Installation view, Luz Carabaño, Sombras, Lulu, 2023. Courtesy of Lulu
Installation view, Luz Carabaño, Sombras, Lulu, 2023. Courtesy of Lulu

Going back to Amy Sillman, one of my favorite moments of her essay “On Color” is when she talks about the recipes, preparations, and techniques used in order to render certain surface treatments in painting: “Painters constantly discuss these surfaces, touch them, caress them, go over them with special sponges and scrapers, with brushes made of the hair of goat or mink or mongoose, with handles of hardwood or bamboo.”*3. How does our relationship with a color or shape change when its texture is satiny, glossy, lumpy, or dusty? In the gallery text, Carabaño’s paintings are described as almost hologram-like and as seeming to emerge and vanish. The oil paint feels watery and delicately sprayed on the gesso, possibly thinned with turpentine.

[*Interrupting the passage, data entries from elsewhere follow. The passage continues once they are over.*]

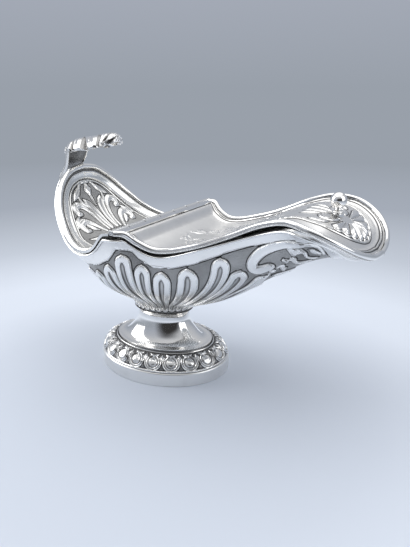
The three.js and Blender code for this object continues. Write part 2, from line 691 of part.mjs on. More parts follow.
const foot = new THREE.Group();
const footNutShape = hexNut(footNut.acrossFlats, footNut.height, footBore, 0, footNutBottom);
addPiece(foot, 'foot_rim', footRim(), satinSilver);
addPiece(foot, 'foot_frieze', footFrieze(), chasedSilver);
addPiece(foot, 'foot_stem', footStem(), polishedSilver);
addPiece(foot, 'foot_bolt', boltPiece(), wireSilver);
addPiece(foot, 'foot_washer', washerPiece(), satinSilver);
addPiece(foot, 'foot_nut', footNutShape, satinSilver);
boat.add(foot);

const handle = toGeometry(toSolid(handleLeaf()).add(toSolid(handleScroll())));
addPiece(boat, 'bowl', bowlShell(), satinSilver);
addPiece(boat, 'bowl_lip_wire', lipWire(), wireSilver);
addPiece(boat, 'leaf_handle', handle, polishedSilver);
addPiece(boat, 'rear_cover', coverSheet(coverCurve, steps.cover), chasedSilver);
addPiece(boat, 'rear_cover_wire', edgeWire(coverCurve, steps.cover, coverWireStart), wireSilver);

const lid = new THREE.Group();
const drillFrom = seat.under - drillReach;
const drillTo = seat.top + drillReach;
const lidPlate = coverSheet(lidCurve, steps.lid, lidCrown);
const lidSheet = cutHole(lidPlate, knobHole, knobX, drillFrom, drillTo);
const collarShape = taperedRing(collar.radius, collarTop, seat.top + seatGap);
const washerShape = taperedRing(knobWasher.radius, washerBottom, seat.under - seatGap);
const nutShape = hexNut(knobNut.acrossFlats, knobNut.height, knobHole, knobX, knobNutBottom);
addPiece(lid, 'lid', lidSheet, polishedSilver);
addPiece(lid, 'lid_wire', edgeWire(lidCurve, steps.lid), wireSilver);
addPiece(lid, 'lid_hinge_strip', hingeStrip(), polishedSilver);
addPiece(lid, 'knob_collar', collarShape, wireSilver);
addPiece(lid, 'knob', knobPiece(), polishedSilver);
addPiece(lid, 'knob_washer', washerShape, satinSilver);
addPiece(lid, 'knob_nut', nutShape, satinSilver);
boat.add(lid);

for (let i = 0; i < knuckle.count; i += 1) {
  const owner = i % 2 === 0 ? boat : lid;
  const tube = addPiece(owner, `hinge_knuckle_${i + 1}`, knuckleTube(), wireSilver);
  const start = i * (knuckleLength + knuckle.endGap) - hinge.halfLength;
  tube.position.set(hinge.x, start + knuckleLength / 2, hinge.z);
}
const pinShape = new THREE.CylinderGeometry(pinRadius, pinRadius, barrelLength, 12);
const pin = addPiece(boat, 'hinge_pin', pinShape, satinSilver);
pin.position.set(hinge.x, 0, hinge.z);

// The origin is under the middle of the whole boat, on the surface it stands on
boat.updateMatrixWorld(true);
const extent = new THREE.Box3().setFromObject(boat, true);
boat.position.x = -(extent.min.x + extent.max.x) / 2;
boat.updateMatrixWorld(true);

export default boat;
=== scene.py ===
# Dresses the silver incense boat: chased silver, oval foot, studio floor, light and camera.
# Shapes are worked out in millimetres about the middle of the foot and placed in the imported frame.
import json
import math

import bpy
import numpy as np
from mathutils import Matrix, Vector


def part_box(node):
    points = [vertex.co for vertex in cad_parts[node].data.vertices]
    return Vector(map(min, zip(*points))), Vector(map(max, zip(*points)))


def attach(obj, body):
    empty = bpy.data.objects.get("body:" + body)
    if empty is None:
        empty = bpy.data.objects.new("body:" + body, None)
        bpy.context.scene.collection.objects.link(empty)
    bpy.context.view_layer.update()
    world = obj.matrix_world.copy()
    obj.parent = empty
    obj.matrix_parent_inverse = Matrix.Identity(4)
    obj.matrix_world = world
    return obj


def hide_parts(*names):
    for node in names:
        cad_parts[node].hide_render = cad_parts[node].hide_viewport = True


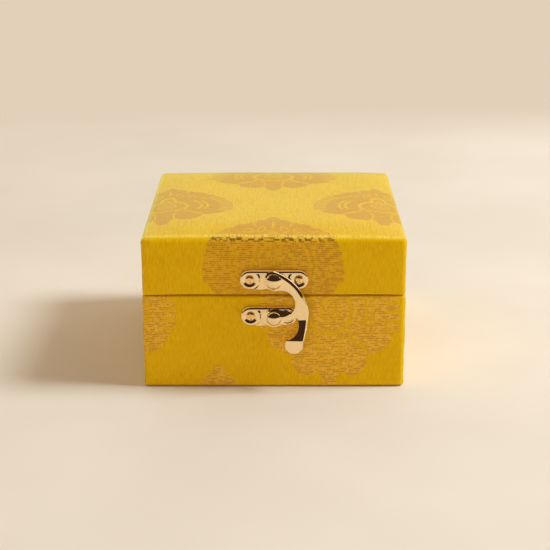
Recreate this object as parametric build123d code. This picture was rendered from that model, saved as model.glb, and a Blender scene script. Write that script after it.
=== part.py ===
from build123d import *
import os

# Square keepsake box covered in brocade, with a hinged lid and a swing hook latch.
# Millimetres. The front faces -Y, +X is to the right seen from the front, +Z is up.
# The origin is the centre of the footprint, on the surface that the box stands on.

# Overall sizes
box_width = 101.6
box_depth = 101.6
box_height = 60.7
lid_height = 22.8
rim_gap = 0.4

# Boards and cloth
board = 3.0
wrap = 0.6
foam = 1.2
board_edge = 1.0
lid_edge_radius = 2.5
corner_radius = 1.2
foot_edge = 0.5
turn_in = 8.0
turn_under = 12.0

# Linings
lining_card = 1.4
rim_step = 1.0
lining_panel = 1.6
floor_pad = 2.0
pad_gap = 0.3
pad_edge = 0.6

# Foot sheet, pasted up to the bottom board inside the turned-under cloth
foot_sheet = 0.5
foot_inset = 3.0
paste_gap = 0.2

# Latch plates, both on the same pattern: two screw lobes, a bar and a raised boss
plate_half_height = 3.7
plate_waist_drop = 0.25
plate_thickness = 1.7
plate_valley = 0.4
plate_edge = 0.55
plate_boss_radius = 4.4
hasp_above_seam = 6.7
latch_spacing = 14.8
hasp_left_screw = 9.3
hasp_right_screw = 9.5
catch_left_screw = 9.0
catch_right_screw = 5.2
recess_radius = 2.35
recess_depth = 0.7

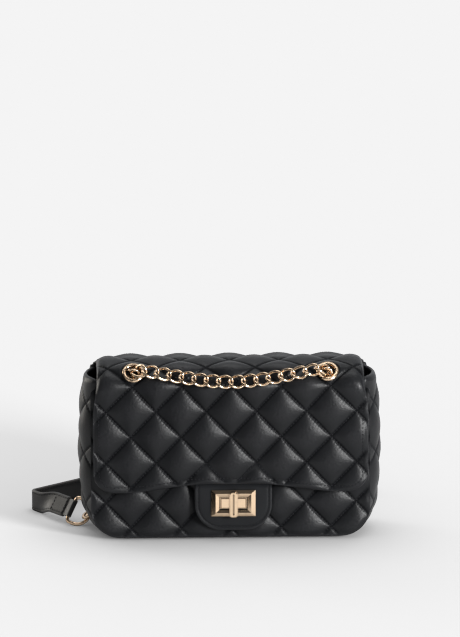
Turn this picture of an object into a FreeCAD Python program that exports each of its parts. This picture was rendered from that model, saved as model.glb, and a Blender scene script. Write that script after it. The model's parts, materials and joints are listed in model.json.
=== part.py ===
"""Quilted flap purse with a turn-lock, a curb chain through four eyelets, and a leather shoulder strap.

Row frame: millimetres, +Z up, front of the purse towards -Y, origin at the centre of the flat base.
Every sub-part is written to parts/NODE.step, where NODE is the name of the sub-part.
"""
import FreeCAD, Part
import math
import os

Vector = FreeCAD.Vector
X, Y, Z = Vector(1, 0, 0), Vector(0, 1, 0), Vector(0, 0, 1)
FAR = 400.0  # half size of the blocks used to trim a shape

# ---------------------------------------------------------------- driving dimensions
PANEL_W = 231.0  # width of the front and back panels
PANEL_BASE_Z = 3.0  # lower edge of both panels
CORNER_R = 24.0  # lower corners of the panels
FRONT_TOP_Z = 129.0
BACK_TOP_Z = 136.0
FRONT_Y, FRONT_LEAN = -34.0, 0.050  # outer face of the front panel at z 0, and its lean per mm of height
BACK_Y, BACK_LEAN = 33.0, -0.015  # outer face of the back panel
QUILT_T = 5.0  # face leather, foam and backing, stitched together
SEAM_GAP = 0.15  # between two parts that are sewn or clamped together

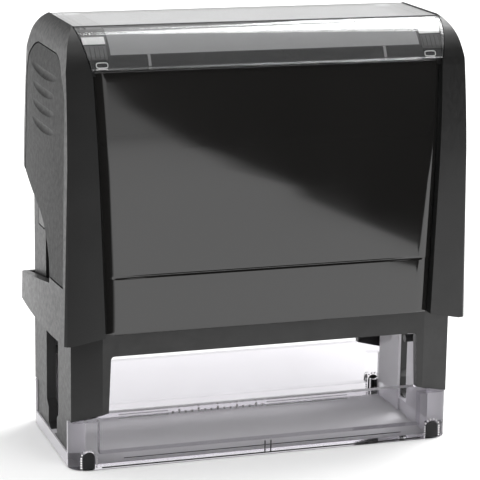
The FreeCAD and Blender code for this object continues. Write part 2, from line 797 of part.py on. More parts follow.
def grip_body(name, sign, shrink):
    """What stands outside the pocket's floor within the grip panel's outline."""
    outline = grip_outline(as_dim(shrink))
    block = end_prism(name + "_block", sign, outline, D["cap_top_in_x"] - PAST, D["cap_end_x"] + PAST * 2)
    return cut(name + "_pad", block, [cap_ends(name + "_floor", D["grip_thick"])])


def cap_shell():
    form = cap_form("cap_form")
    middle = between_blocks(
        "cap_middle", 0, D["cap_foot_in"] - PAST * 6, -DEEP - PAST * 2, DEEP + PAST * 2,
    )
    sunk = cut("cap_sunk", middle, [cap_layer("cap_middle_form", D["recess"])])
    cutters = [cap_cavity(), sunk]
    cutters.append(panel_room("front_room", 0, -DEEP, -D["inner_top_y"] - PAST))
    rear_room = panel_room("rear_room", 0, D["inner_top_y"] + PAST, DEEP)
    cutters.append(rear_room)
    cutters += [notch_cutter(f"notch_{label}", sign) for label, sign in SIDES]
    cutters += [grip_body(f"pocket_{label}", sign, 0) for label, sign in SIDES]
    finish("cap_shell", fuse("cap_all", [cut("cap_cut", form, cutters), rear_band()]))


def end_face(height):
    """The half length at the middle of an end, at a height above the notch."""
    lean = math.tan(math.radians(D["cap_lean"].value))
    leaning = D["cap_end_x"].value - (height - D["cap_foot"].value) * lean
    start = Vector(D["end_x"].value, D["end_z"].value, 0)
    end = Vector(D["cheek_x"].value, D["cheek_z"].value, 0)
    centre = arc_between(start, end, D["cheek_r"].value).Center
    curving = centre.x + math.sqrt(D["cheek_r"].value ** 2 - (height - centre.y) ** 2)
    return min(leaning, curving)


def groove_ring(name, sign, height):
    """A large leaning ring that scoops one crescent out of the end's face."""
    ring = doc.addObject("Part::Torus", name)
    bind(ring, "Radius1", D["rib_ring"])
    bind(ring, "Radius2", D["rib_tube"])
    tilt = math.radians(D["rib_tilt"].value)
    reach = D["rib_ring"] * math.cos(tilt) + D["rib_tube"]
    x = (reach + end_face(height.value) - D["grip_sunk"] - D["rib_deep"]) * sign
    turn = Rotation(Vector(0, 1, 0), -D["rib_tilt"].value * sign)
    return place(ring, x, 0, height + D["rib_ring"] * math.sin(tilt), turn)


def grip_panels():
    for label, sign in SIDES:
        low = common(f"grip_{label}_low", [
            grip_body(f"grip_{label}", sign, D["gap"]),
            cap_ends(f"grip_{label}_face", D["grip_sunk"]),
            cap_form(f"grip_{label}_form"),
        ])
        tools = [notch_cutter(f"grip_{label}_notch", sign)]
        for index in range(4):
            height = D["rib_foot_z"] + D["rib_step"] * index
            tools.append(groove_ring(f"grip_{label}_groove_{index}", sign, height))
        finish(f"grip_panel_{label}", cut(f"grip_{label}_cut", low, tools))


def glossy_panel(name, front):
    """A thin skin between the blocks with a raised face and one groove."""
    y0, y1 = (-DEEP, -D["inner_top_y"] - PAST) if front else (D["inner_top_y"] + PAST, DEEP)
    skin_out = D["skin"] - D["panel_skin"]
    foot = D["cap_foot_in"] if front else D["rear_open_top"]
    skin = common(name + "_skin", [
        cap_layer(name + "_outer", skin_out),
        panel_room(name + "_room", 0, y0, y1),
        box(name + "_span", (-FAR, -DEEP, foot), (FAR, DEEP, D["panel_top"])),
    ])
    raised_foot = D["plateau_foot_z"] if front else foot
    raised = common(name + "_raised", [
        cap_layer(name + "_face", skin_out - D["plateau"]),
        prism(name + "_face_room", "XZ", both_ends([
            (D["plateau_foot_x"], raised_foot),
            (D["plateau_top_x"], D["panel_top"]),
        ]), y0, y1),
    ])
    tools = [cap_layer(name + "_inner", D["skin"])]
    if front:
        tools.append(box(
            name + "_groove",
            (-D["groove_x"], -DEEP, D["groove_z"]),
            (D["groove_x"], -D["cap_y"] + D["recess"], D["groove_z"] + D["groove_w"]),
        ))
    finish(name, cut(name + "_cut", fuse(name + "_sum", [skin, raised]), tools))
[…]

Luz Carabaño, Cluster, 2022. Courtesy of Lulu
Luz Carabaño, Cluster, 2022. Courtesy of Lulu

“It’s like frosting,” I say to Bruno as I approach the edge of the painting titled cluster (2022). From the side one can see the thickness of the sanded layers on the linen. “The other day someone told me that it reminded them of the glaze on cookies,” he replies. I think of the word “frosting” and how it probably comes from “frost”: a thin layer of ice on a surface. I also think of the word “cluster” and its synonym, “bunch.” A bunch of shadows, blackberries, thistles, African violets, a bunch of sugar that’s been melted and cooled. I then realize that this is the work I like the most because I want to eat it. I hold the sensation and keep it in that cleft between sensory curiosity and intellectual curiosity, for later.

Mariel Vela

Translated to English by Byron Davies

*1: Amy Sillman, Faux Pas. Selected Writings and Drawings (Paris: After 8 Books, 2022), 51.

*2: See cover picture

*3: Amy Sillman, Faux Pas. Selected Writings and Drawings (Paris: After 8 Books, 2022), 60.